To empower patients and families in their serious illness continuum and ease their concerns about the common misconceptions of hospice care and the use of morphine, the VITAS clinical team provides ongoing education focused on the patient’s symptoms and on the medication(s) prescribed. As families receive this education and support, they have opportunities to ask questions and learn what to expect. This may include discussing how morphine works, its benefits, potential side effects, and more.

How Pain Medications Help Hospice Patients

Contrary to common beliefs, hospice is not the end. It's not giving up. It's the beginning of a new journey. When morphine or other pain medications are prescribed appropriately, patients can experience relief from pain, leading to better quality of life. The hospice clinical care team works diligently with expertise and compassion so patients can spend the time they have left enjoying the people and things they love most. 

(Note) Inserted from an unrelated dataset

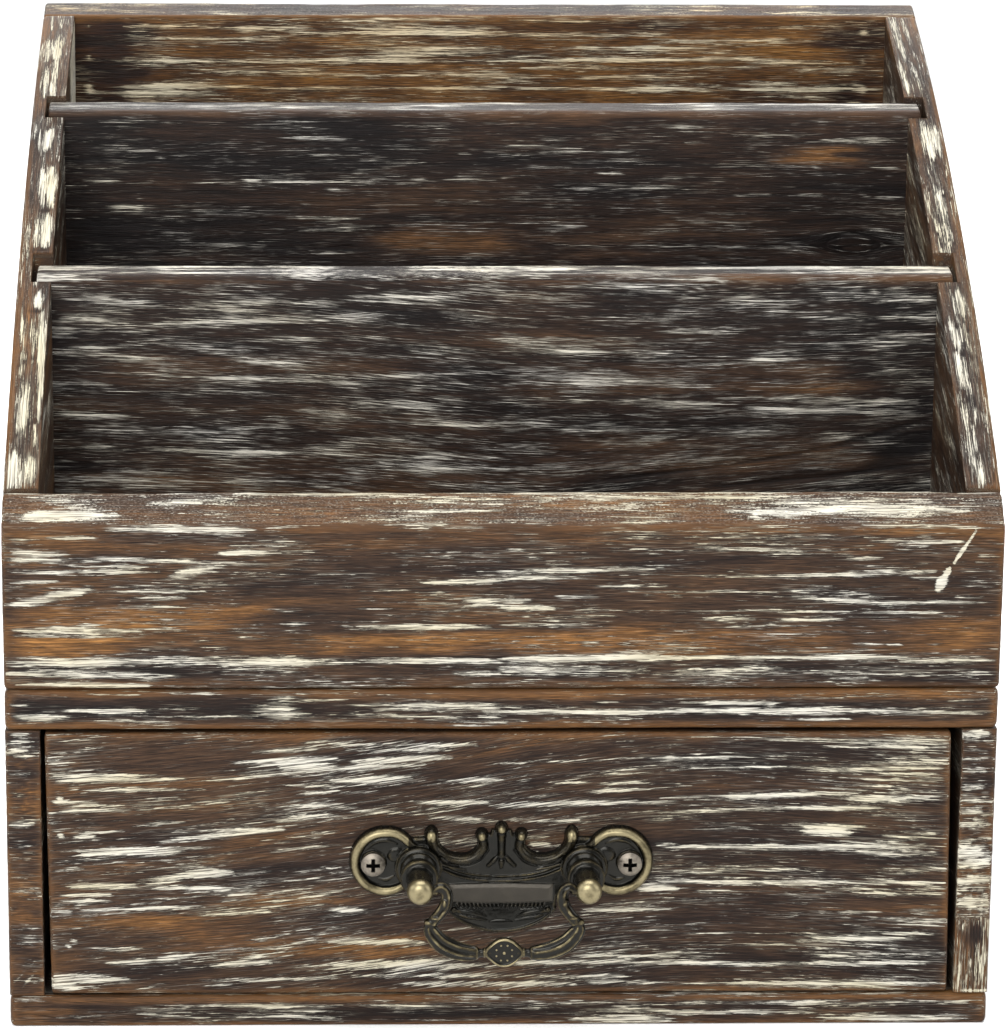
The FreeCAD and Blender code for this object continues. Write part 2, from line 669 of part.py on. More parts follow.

Why Reinforcing Hospice Facts Is Important

Many people have misconceptions about hospice care, such as believing it is only for the very last days of life or that it means giving up on treatment. Research published in the Journal of Pain and Symptom Management found that Medicare beneficiaries who opted for hospice care lived an average of 29 days longer than similar patients who did not take advantage of hospice.1 In reality, “greater utilization of hospice during the last six months of life is associated with improved patient experience and clinical outcomes.”2

Reinforcing the facts about hospice can help correct these misunderstandings. Hospice-eligible patients deserve to have the opportunity to receive accurate and timely information about the Medicare Hospice Benefit and their right to access it earlier in their disease trajectory. Making timely, informed decisions about end-of-life can help families prepare and align care with the patient’s care goal wishes, values, and preferences.

1 Connor, S., et al. (2007). Comparing hospice and nonhospice patient survival among patients who die within a three-year window. Journal of Pain and Symptom Management, 33(3), 238-246.
2 Kleinpell, et al. (2019). Exploring the association of hospice care on patient experience and outcomes of care. BMJ Supportive & Palliative Care, 9(1), e13-e13.